Resumen
En tiempos en los que las personas nos encontramos convulsionadas por políticos, gobernantes, o no, cuyas actuaciones como líderes desprestigian la democracia o dirigentes empresariales que, con sus conductas directivas ambiciosas, dudosamente éticas, ponen en duda la dimensión social de la empresa y de la economía, es cuando toca hablar de buena gobernanza y de buenos gobernantes y de las condiciones para acercarse a ello. Autoridad y reconocimiento son resultado del merecimiento.
Cuando tratamos sobre la gobernanza nos estamos refiriendo necesariamente a términos como autoridad, gobierno, modos y estilos de dirigir, liderazgo. Términos cuyos contenidos han ido experimentando notables cambios, particularmente en nuestro actual siglo donde el reconocimiento de la capacidad de gobernar o dirigir adecuadamente, no digamos sólo bien, está sometida afortunadamente gracias a la madurez de la sociedad, a un estricto examen social.
En la actualidad es un axioma aceptado comúnmente que gobernar o dirigir no es una ciencia infusa ni una profesión asignada, sino una práctica que se aprende primordialmente a través de la experiencia y que está enraizada en el contexto social, político y económico en el que se realiza. Nadie nace gobernante, ni siquiera el Rey, y por si acaso el que accede a un puesto de gobierno ha procurado formarse, asesorarse y, sobre todo, aprender experimentando.
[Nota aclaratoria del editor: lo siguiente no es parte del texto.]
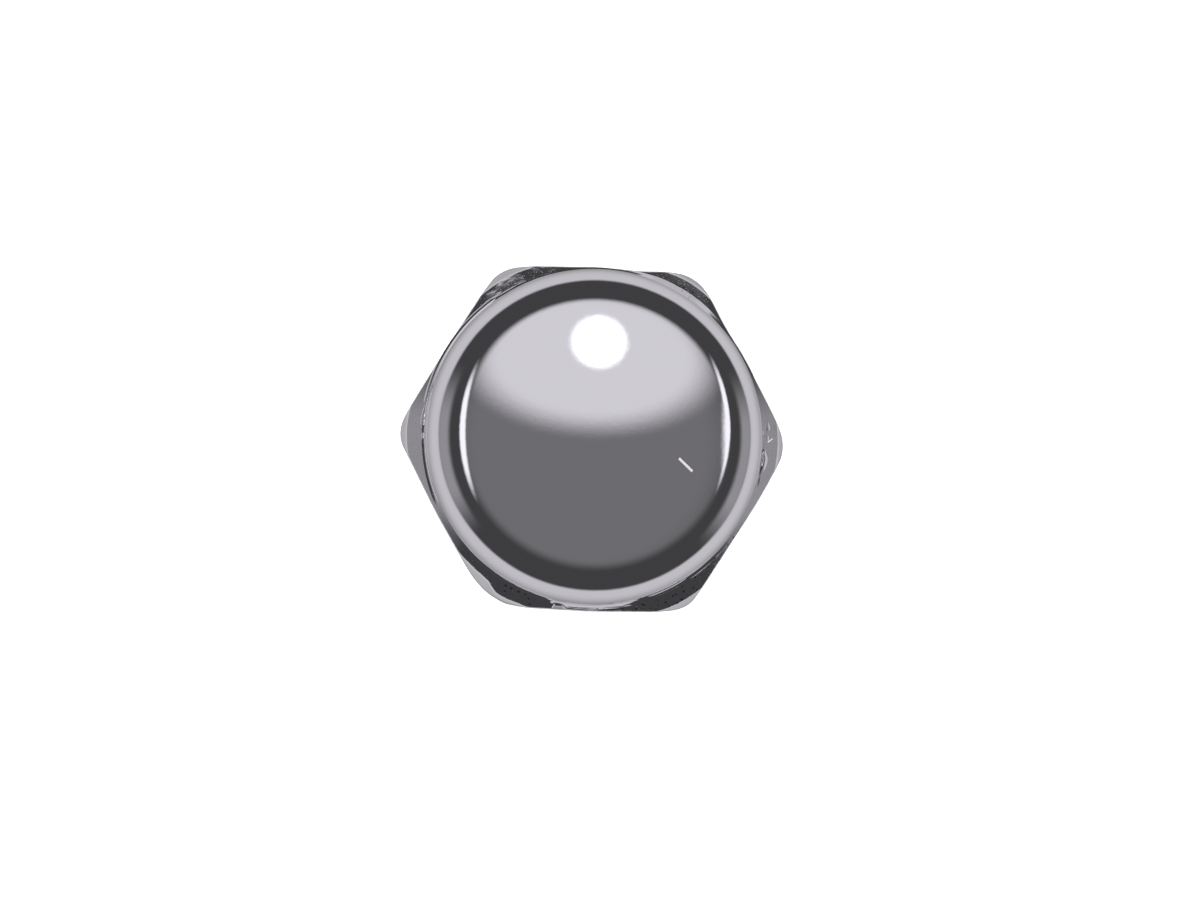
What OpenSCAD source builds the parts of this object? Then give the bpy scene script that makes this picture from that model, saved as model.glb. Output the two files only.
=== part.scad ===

El gobernar o dirigir puede situarse dentro de un triángulo donde se encuentran el oficio como experimentación, el arte como sensibilidad y el uso de la ciencia, entendida aquí como sentido común, orden y método.
Pongamos juntos una buena cantidad de tal oficio, con el toque correcto de tal arte, al lado de algún uso del raciocinio, y acabamos en una actividad que es, sobre todo, una práctica. No hay un modo mejor de dirigir que el que se desprende de la práctica consciente y contrastada, en una determinada situación o situaciones.
Pero para gobernar o dirigir previamente es necesario el autogobierno personal como fuente de coherencia, valores y objetivos para, además, crear una cultura en la organización que se dirige. Todo gobernante debe crear un fundamento, un alma, de la organización que la identifique y que debe perdurarle. La organización tiene que entender, comunicar y recordar esa cultura que incluye la atención a la calidad sobre la relación humana como dinámica. Proponer y promover estrategias que la fortalezcan y desarrollen. Gobernar implica capacitación personal y colectiva y conocimiento promovido y compartido. Si no se tienen, recabar suficiente asesoramiento y apoyo de los mejores que tienen experiencia, arte y sentido común.
Reflexionando sobre estos puntos, y aunque a alguien le pueda sonar a apergaminado, partimos de las pautas de “cómo gobernar y de cómo debe ser un dirigente” en el día de hoy, planteadas por Ignacio de Loyola que, muy lejos de estar declinadas, son corroboradas por los denominados expertos de la gobernanza actual en las conclusiones de sus análisis empíricos de la gestión y de los estilos de gestores públicos y privados. Para Ignacio gobernar y el buen gobierno de una organización precisaban entrenamiento, es decir, ejercitarse.